In the modern financial market, however, the total amount of borrowing and lending is not $10 million; it is closer to $10 trillion. In such a huge market no one investor or even any single company can have a significant effect (although
a government might). We assume, then, in all of our subsequent discussions and analyses that the financial market is competitive. By that we mean no individuals or firms think they have any effect whatsoever on the interest rates that they face no matter how much borrowing, lending, or investing they do. In the language of economics, individuals who respond to rates and prices by acting as though they have no influence on them are called price takers, and this assumption is sometimes called the price-taking assumption. It is the condition of perfectly competitive financial markets (or, more simply, perfect markets). The
following conditions are likely to lead to this:
1. Trading is costless. Access to the financial markets is free.
2. Information about borrowing and lending opportunities is available.

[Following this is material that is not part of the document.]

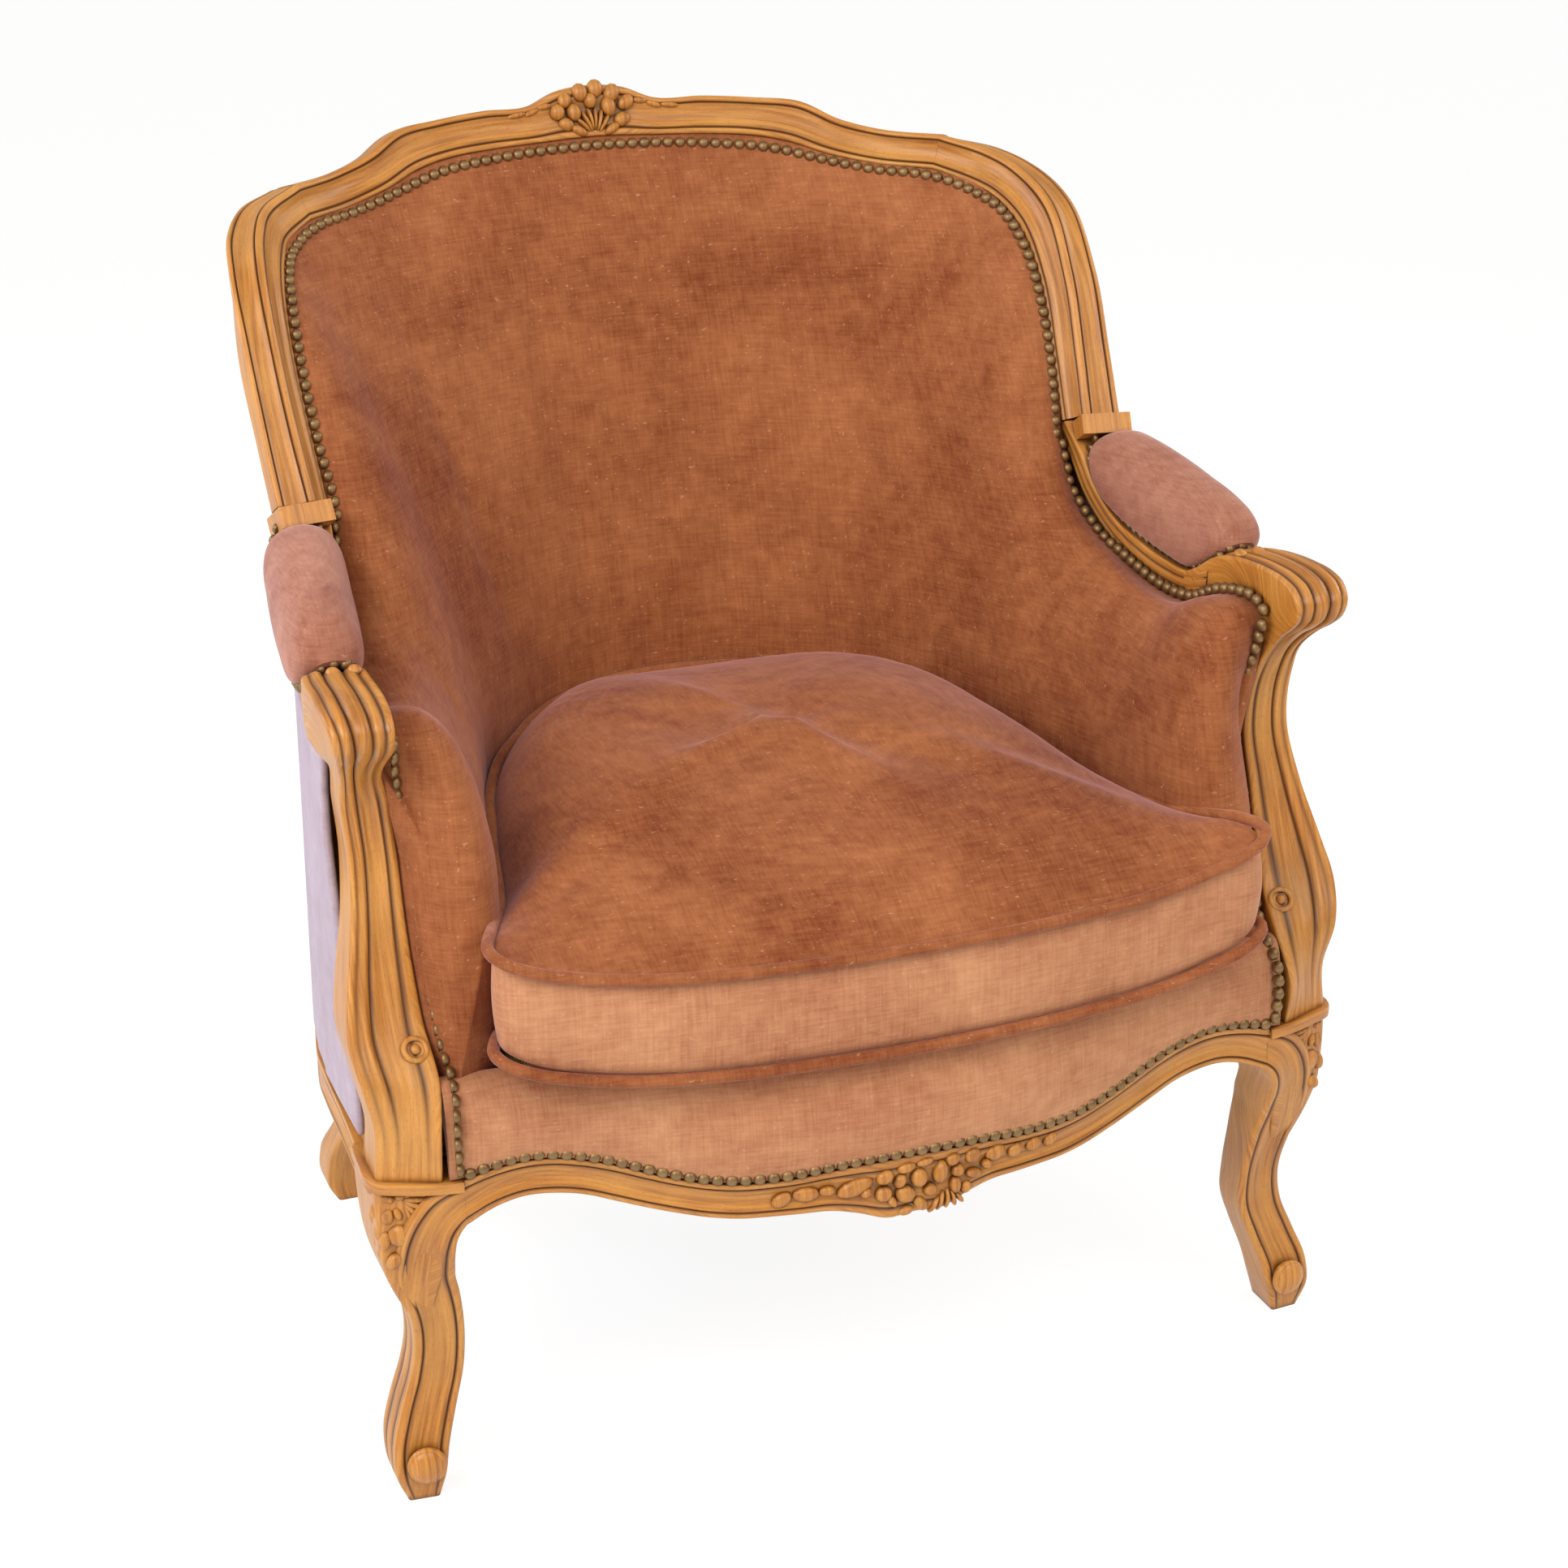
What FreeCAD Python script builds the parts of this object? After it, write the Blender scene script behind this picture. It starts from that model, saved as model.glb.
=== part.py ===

3. There are many traders, and no single trader can have a significant impact on market prices.
How Many Interest Rates Are There in a Competitive Market?
An important point about this one-year market where no defaults can take place is that only one interest rate can be quoted in the market at any one time. Suppose that some competing record keepers decide to set up a rival market. To attract customers, their business plan is to offer lower interest rates, say, 9 percent. Their business plan is based on the hope that they will be able to attract borrowers away from the first market and soon have all of the business.
Their business plan will work, but it will do so beyond their wildest expectations. They will indeed attract the borrowers, all $11 million worth of them! But the matter doesn’t stop there. By offering to borrow and lend at 9 percent when another market is offering 10 percent, they have created the proverbial money machine.
The world of finance is populated by sharp-eyed inhabitants who would not let this opportunity slip by them. Any one of these, whether a borrower or a lender, would go to the new market and borrow everything he could at the 9-percent rate. At the same time he was borrowing in the new market, he would also be striking a deal to lend in the old market at the 10-percent rate. If he could borrow $100 million at 9 percent and lend it at 10 percent, he would be able to net 1 percent, or $1 million, next year. He would repay the $109 million he owed to the new market from the $110 million he receives when the 10-percent loans
he made in the original market are repaid, pocketing $1 million profit.
This process of striking a deal in one market and an offsetting deal in another market simultaneously and at more favorable terms is called arbitrage, and doing it is called arbitraging. Of course, someone must be paying for all this free money, and it must be the record keepers because the borrowers and the lenders are all making money. Our intrepid entrepreneurs will lose their proverbial shirts and go out of business. The moral of this is clear:
As soon as different interest rates are offered for essentially the same risk-free loans, arbitrageurs will take advantage of the situation by borrowing at the low rate and lending at the high rate. The gap between the two rates will be closed quickly, and for all practical purposes there will be only one rate available in the market.